Some call Christmas the stolen holiday, stolen by the world because the world wants it so bad.  Other holidays are crowded in around it, Hannukah and Kwanzaa and more.  Let me try and pronounce this correctly, “Chrismahanukwanzakah”.  And if you have more pagan or wiccan leanings, it is also the Winter Solstice.

Every year I see the call to “Keep Christ in Christmas”.  I am working to a place in my life where every light, every overblown expression of this season of giving and buying, every Santa, everything that is the Holiday but not specifically Jesus is in fact a light pointing to Jesus.  Because the world is desperate for hope.  Our hope is in Christ Jesus.  But the world has not quite made that connection.    

The people that Jeremiah is speaking to, the people of Judah, are about to face the worst thing they could ever imagine.  They are about to be dispossessed from the Promised Land.  For seventy years, they are going into Exile, forced to march to a new land of imprisonment.  But in the midst of that, here is a beacon of hope.  A light shines through the darkness to reveal that, even in this worst time, God is with them. 

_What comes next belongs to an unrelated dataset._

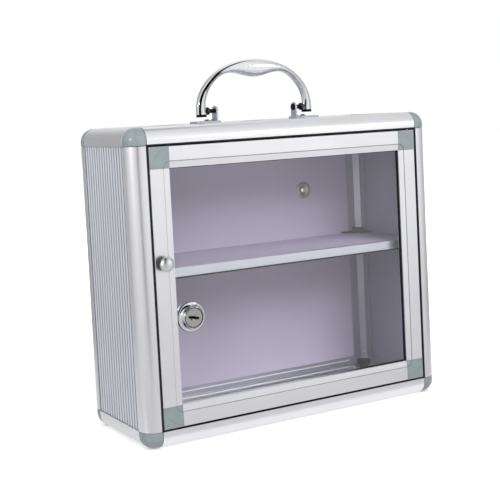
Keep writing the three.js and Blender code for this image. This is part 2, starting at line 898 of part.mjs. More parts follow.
// The cam points left when locked. At rest it is turned up, just clear of the door stop.
function lockCam() {
  const hub = Math.asin(camHalfWidth / camHubRadius);
  const outline = [
    ...arcPoints([0, -camSpan], camHalfWidth, 0, -Math.PI, smallRoundSides / 2),
    ...arcPoints([0, 0], camHubRadius, Math.PI * 1.5 - hub, hub - Math.PI / 2, roundSides).slice(1, -1),
  ];
  const half = camSquare / 2;
  const plate = prism('y', outline, camFront, camBack, [rectangle([-half, -half], [half, half])]);
  return named('lock_cam', plate.rotateY(camTurn).translate(lockX, 0, lockHeight), steel);
}

function camScrew() {
  const front = camBack + plugTailLength + jointGap;
  return named('cam_screw', turned('y', lockCentre, [
    [0, front],
    [camScrewRadius, front],
    [camScrewRadius, front + camScrewHeadLength / 2],
    [camScrewRadius / 2, front + camScrewHeadLength],
    [0, front + camScrewHeadLength],
  ], smallRoundSides), steel);
}

// Hinge pins, pressed into the cabinet above and below the door
function hingePin(level) {
  const reachIntoDoor = edgeReach + doorGap + hingePinReach;
  const low = hollowEnd + jointGap;
  const from = level === 'bottom' ? low : cabinetHeight - reachIntoDoor;
  const to = level === 'bottom' ? reachIntoDoor : cabinetHeight - low;
  const pin = bar('z', [hingeX, hingeFromFront], hingePinRadius, from, to, smallRoundSides);
  return named(`hinge_pin_${level}`, pin, steel);
}

// Handle brackets, their rivets and the pins that the handle folds on
const plateBottom = cabinetHeight - panelOuter + ribHeight + panelClearance;
const plateTop = plateBottom + plateThickness;
const handleY = cabinetDepth / 2;

function handleBracket(side) {
  const inner = plateInnerX;
  const corners = [
    [[plateOuterX - plateCorner, plateHalfWidth - plateCorner], 0],
    [[inner + plateCorner, plateHalfWidth - plateCorner], Math.PI / 2],
    [[inner + plateCorner, plateCorner - plateHalfWidth], Math.PI],
    [[plateOuterX - plateCorner, plateCorner - plateHalfWidth], Math.PI * 1.5],
  ];
  const outline = corners.flatMap(([centre, start]) =>
    arcPoints(centre, plateCorner, start, start + Math.PI / 2, ribArcSteps));
  const plate = prism('z', outline, plateBottom, plateTop);
  const lugOutline = [
    [lugHalfWidth, plateTop - plateThickness / 2],
    ...arcPoints([0, pivotHeight], lugHalfWidth, 0, Math.PI, smallRoundSides / 2),
    [-lugHalfWidth, plateTop - plateThickness / 2],
  ];
  const lug = prism('x', lugOutline, lugInnerX, lugInnerX + lugThickness);
  const holeRadius = pivotPinRadius + pinClearance;
  const pinHole = bar('x', [0, pivotHeight], holeRadius, inner - overrun, plateOuterX, smallRoundSides);
  const rivetHoles = [-rivetY, rivetY].map((y) => bar(
    'z',
    [rivetX, y],
    rivetRadius + pinClearance,
    plateBottom - overrun,
    plateTop + overrun,
    smallRoundSides,
  ));
  const shape = cut(joined(plate, lug), pinHole, ...rivetHoles);
  const mesh = named(`handle_bracket_${sideName[side]}`, shape, chrome);
  mesh.position.y = handleY;
  mesh.scale.x = side;
  return mesh;
}

function bracketRivet(side, end) {
  const headSeat = plateTop + jointGap;
  const tailSeat = cabinetHeight - panelInner - jointGap;
  const y = handleY + (end === 'front' ? -rivetY : rivetY);
  const rivet = turned('z', [side * rivetX, y], [
    [0, tailSeat - rivetTailHeight],
    [rivetHeadRadius, tailSeat - rivetTailHeight],
    [rivetHeadRadius, tailSeat],
    [rivetRadius, tailSeat],
    [rivetRadius, headSeat],
    [rivetHeadRadius, headSeat],
    [rivetHeadRadius * Math.cos(Math.PI / 4), headSeat + rivetHeadHeight * Math.sin(Math.PI / 4)],
    [0, headSeat + rivetHeadHeight],
  ], smallRoundSides);
  return named(`bracket_rivet_${sideName[side]}_${end}`, rivet, steel);
}

function handlePin(side) {
  const headEnd = lugInnerX - jointGap;
  const headStart = headEnd - pivotPinHeadLength;
  const tip = legInnerX + legPinEnd;
  const pin = turned('x', [handleY, pivotHeight], [
    [0, headStart],
    [pivotPinHeadRadius, headStart],
    [pivotPinHeadRadius, headEnd],
    [pivotPinRadius, headEnd],
    [pivotPinRadius, tip],
    [0, tip],
  ], smallRoundSides);
  const mesh = named(`handle_pin_${sideName[side]}`, pin, steel);
  mesh.scale.x = side;
  return mesh;
}

// Handle: an arch whose section is swept from one leg's end to the other. The outer edge is half an
// ellipse, the thickness grows into the finger bulge and the depth grows towards the grip.
function handleSection(share) {
  const end = handleEndDrop;
  const arch = Math.PI * (handleHalfWidth + handleRise) / 2;
  const travel = share * (arch + end * 2) - end;
  const angle = Math.PI * Math.min(Math.max(travel / arch, 0), 1);
  const drop = Math.max(-travel, travel - arch, 0);
  const x = -handleHalfWidth * Math.cos(angle);
  const z = pivotHeight + handleRise * Math.sin(angle) - drop;
  const rise = Math.sin(angle);
  const inward = new THREE.Vector2(handleRise * Math.cos(angle), -handleHalfWidth * rise).normalize();
  const bulgeShare = Math.min(Math.abs(x) / gripBulgeHalfLength, 1);
  const bulge = Math.cos((Math.PI / 2) * bulgeShare) ** 2;
  const taper = 1 - (1 - rise) ** legTaperPower;
  const thickness = legThickness + (gripThickness - legThickness) * taper + gripBulge * bulge;
  const halfDepth = legHalfDepth + (gripHalfDepth - legHalfDepth) * rise ** 2;
  return { outer: new THREE.Vector2(x, z), inward, thickness, halfDepth };
}

function handleArch() {
  const positions = [];
  const indices = [];
  const power = 2 / gripSquareness;
  const rounded = (value) => Math.sign(value) * Math.abs(value) ** power;
  for (let i = 0; i <= handleSteps; i += 1) {
    const { outer, inward, thickness, halfDepth } = handleSection(i / handleSteps);
    for (let j = 0; j < handleSides; j += 1) {
      const around = (Math.PI * 2 * j) / handleSides;
      const depth = halfDepth * rounded(Math.sin(around));
      const across = (thickness / 2) * (1 - rounded(Math.cos(around)));
      positions.push(outer.x + inward.x * across, depth, outer.y + inward.y * across);
    }
  }
  const ring = (i, j) => i * handleSides + (j % handleSides);
  for (let i = 0; i < handleSteps; i += 1) {
    for (let j = 0; j < handleSides; j += 1) {
      indices.push(ring(i, j), ring(i + 1, j), ring(i, j + 1));
      indices.push(ring(i, j + 1), ring(i + 1, j), ring(i + 1, j + 1));
    }
  }
  for (let j = 1; j < handleSides - 1; j += 1) {
    indices.push(ring(0, 0), ring(0, j), ring(0, j + 1));
    indices.push(ring(handleSteps, 0), ring(handleSteps, j + 1), ring(handleSteps, j));
  }
  const geometry = new THREE.BufferGeometry();
  geometry.setAttribute('position', new THREE.Float32BufferAttribute(positions, 3));
  geometry.setIndex(indices);
  return geometry;
}

function handle() {
  const holeRadius = pivotPinRadius + pinClearance;
  const holes = [left, right].map((side) => {
    const ends = [side * (legInnerX - overrun), side * (legInnerX + legPinDepth)].sort((a, b) => a - b);
    return bar('x', [0, pivotHeight], holeRadius, ...ends, smallRoundSides);
  });
  const mesh = named('handle_grip', cut(handleArch(), ...holes), chrome);
  mesh.position.y = handleY;
  return mesh;
}

// The whole cabinet, moved so that the origin is in the middle of what it covers
const knobReach = knobStemLength + knobHeadLength;
const lockbox = new THREE.Group();
lockbox.position.y = -(cabinetDepth - knobReach) / 2;

lockbox.add(...edgeProfiles(), ...cornerBlocks(), ...panels());
lockbox.add(shelf(), shelfTrim(), shelfLedge(left), shelfLedge(right));
lockbox.add(hangingBush(left), hangingBush(right), hingePin('bottom'), hingePin('top'));
lockbox.add(...doorFrame(), pane(), gasket(), knob(), knobScrew());
lockbox.add(lockBody(), lockNut(), lockPlug(), lockCam(), camScrew());
for (const side of [left, right]) {
  lockbox.add(handleBracket(side), handlePin(side));
  lockbox.add(bracketRivet(side, 'front'), bracketRivet(side, 'rear'));
}
lockbox.add(handle());

export default lockbox;
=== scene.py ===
import math

import bmesh
import bpy
from mathutils import Matrix, Vector


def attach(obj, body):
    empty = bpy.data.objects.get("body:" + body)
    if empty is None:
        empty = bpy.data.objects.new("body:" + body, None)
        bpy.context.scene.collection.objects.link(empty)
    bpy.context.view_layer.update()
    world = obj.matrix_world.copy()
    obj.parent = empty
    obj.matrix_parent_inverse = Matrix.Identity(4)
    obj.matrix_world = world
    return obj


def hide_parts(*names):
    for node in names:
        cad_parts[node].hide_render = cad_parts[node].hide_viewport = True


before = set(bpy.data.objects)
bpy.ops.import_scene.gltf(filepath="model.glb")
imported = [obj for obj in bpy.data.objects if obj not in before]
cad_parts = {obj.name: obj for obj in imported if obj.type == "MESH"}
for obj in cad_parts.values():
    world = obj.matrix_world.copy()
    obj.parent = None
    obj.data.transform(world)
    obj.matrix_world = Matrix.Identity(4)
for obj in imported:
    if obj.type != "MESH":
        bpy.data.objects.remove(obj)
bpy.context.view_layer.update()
print("packed model loaded,", len(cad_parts), "nodes")

# Shapes below are drawn in millimetres: x to the right, y back from the front of the cabinet, z up.
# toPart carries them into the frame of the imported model, which is in metres.
mm = 0.001
cabinet = {"width": 320, "height": 280, "depth": 120, "frontInPart": -54.5}
toPart = Matrix.Translation((0, cabinet["frontInPart"] * mm, 0)) @ Matrix.Scale(mm, 4)
axes = "xyz"
sides = ("left", "right")
levels = ("bottom", "top")
# the way along its axis to each side of the cabinet
wayTo = {"left": -1, "right": 1, "bottom": -1, "top": 1, "front": -1, "rear": 1}

view = {
    "place": (-0.53768, -0.90287, 0.28821),
    "heading": 29.5944,  # degrees to the right of straight ahead
    "tilt": -4.2343,
    "roll": -2.9689,
    "lens": 79.01,
    "sensor": 36,
    "shift": (0.0204, -0.1124),
    "clip": (0.05, 50),
}


def linked(name, data):
    item = bpy.data.objects.new(name, data)
    bpy.context.scene.collection.objects.link(item)
    return item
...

Welcome to the world of Covid.  There is a survey out there where 1 in 3 parents out there say the risks of getting Covid by visiting family are worth the time that the family gets to spend together.  If that translates into reality, the spikes we are seeing now are nothing compared to what is coming.  But through all of that darkness, there is a light shining.  Through the fogs of uncertainty, something is lighting the way.  

It’s a baby, in a manger, down there where the light hits the ground. and he shall reign as king and deal wisely, and shall execute justice and righteousness in the land. 6In his days Judah will be saved and Israel will live in safety. And this is the name by which he will be called: “The Lord is our righteousness.”  No more sin, no more Covid, no more danger, our Messiah is come.  Our Messiah shall make all things right.  Amen.